— Start —

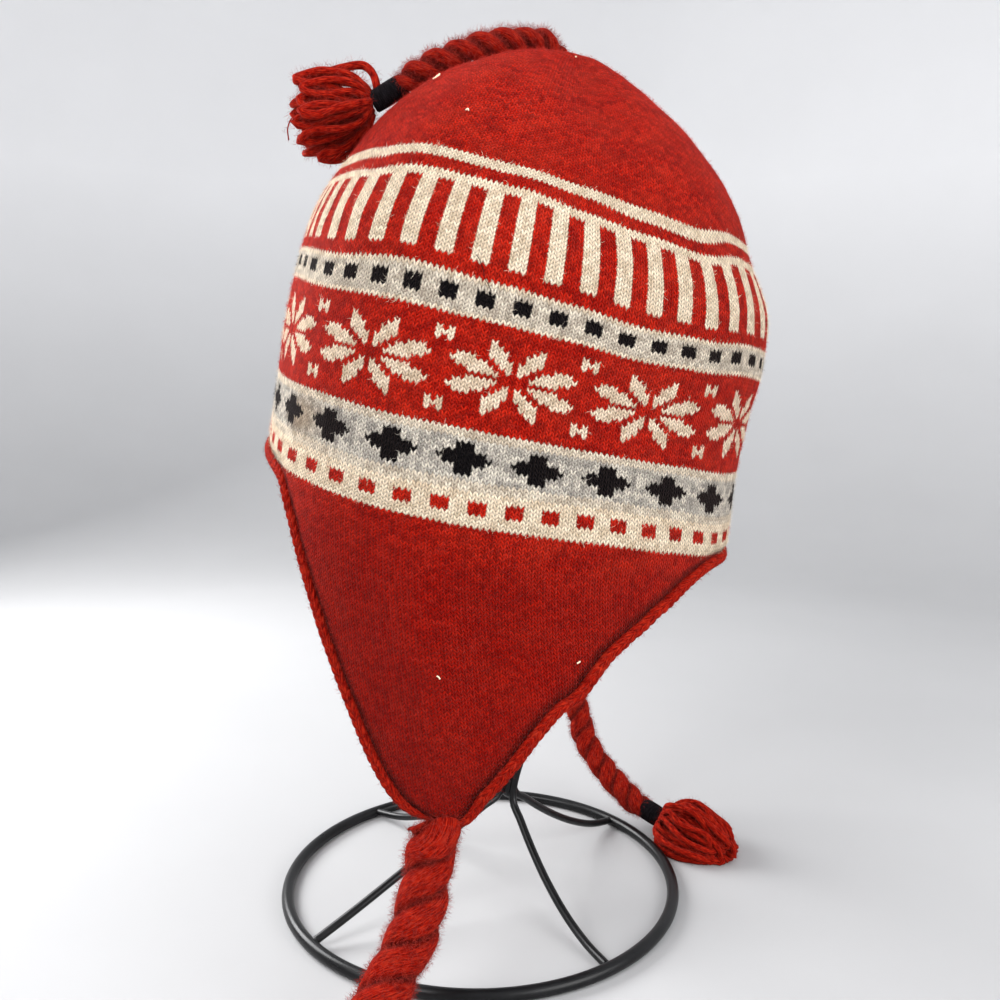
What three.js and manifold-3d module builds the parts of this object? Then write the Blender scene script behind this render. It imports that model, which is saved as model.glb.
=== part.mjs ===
// Knitted and felted earflap hat on a plain wire hat stand. Millimetres, +Z up, floor at z = 0.
// The hat leans to the right on its stand, with one earflap towards -Y and the other towards +Y.
import * as THREE from "three";
import { mergeVertices } from "three/addons/utils/BufferGeometryUtils.js";
import Module from "manifold-3d";

const wasm = await Module();
wasm.setup();

// Driving dimensions of the hat
const HALF_WIDTH = 89; // widest half width, front to back of the head
const HALF_DEPTH = 84; // half depth, ear to ear
const CROWN_HEIGHT = 158.8; // from the lower edge of the bands to the top
const FLAP_DROP = 101; // longest drop of an earflap below the bands
const KNIT = 3; // thickness of the felted knit
const HAT_AT = new THREE.Vector3(-6.1, -0.2, 171.9); // middle of the hat at the lower edge of its bands
const TILT = THREE.MathUtils.degToRad(12.5); // the hat leans to the right
const LEAN = THREE.MathUtils.degToRad(3.7); // and a little forward
const SQUARE_TURN = THREE.MathUtils.degToRad(15.5); // turn of the rounded square that the wires press into it
const NEAR_FLAP = THREE.MathUtils.degToRad(-10); // where the near earflap's middle is round the hat
const FAR_FLAP = THREE.MathUtils.degToRad(162); // where the far earflap's middle is
const FLAP_SETTLE = 16; // length over which an earflap turns from the hat's lean to hanging straight
const FLAP_SWAY = 0.1; // sideways drift of a hanging flap for each millimetre of drop
const FLAP_TUCK = 9; // how far a flap's tip comes in under the hat

// Driving dimensions of the edge and the cords
const EDGE_WIRE = 4.6; // diameter of the rolled edge
const NEAR_TIE = 14.4; // diameter of the tie of the near flap
const FAR_TIE = 11; // diameter of the tie of the far flap
const TOP_CORD = 9.4; // diameter of the cord on the crown
const WRAP_LENGTH = 11; // length of the thread wrap at the end of a tie
const TOP_WRAP_LENGTH = 14; // length of the thread wrap on the crown's cord
const TASSEL_LENGTH = 38; // length of a tassel from its wrap to its ends
const TASSEL_WIDTH = 30; // width of a tassel at its ends
const TOP_TASSEL_LENGTH = 30; // the same two sizes of the tassel on the crown
const TOP_TASSEL_WIDTH = 34;
const TOP_TASSEL_SAG = 5; // how far the ends of the crown's tassel sag past the hat's shoulder
const TOP_TASSEL_WAY = new THREE.Vector3(-0.98, -0.04, -0.14).normalize(); // where it points
const LOCK = 7.5; // thickness of one lock of a tassel
const LOCKS = 12; // locks round the middle one
const WRAP_SHARE = 0.84; // diameter of a wrap as a share of its cord's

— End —

__TASK TO CARRY OUT__: Pick out all the lines with the word "manifold" in them and copy them.

__SOLUTION TO THIS EXERCISE__:
What three.js and manifold-3d module builds the parts of this object? Then write the Blender scene script behind this render. It imports that model, which is saved as model.glb.
import Module from "manifold-3d";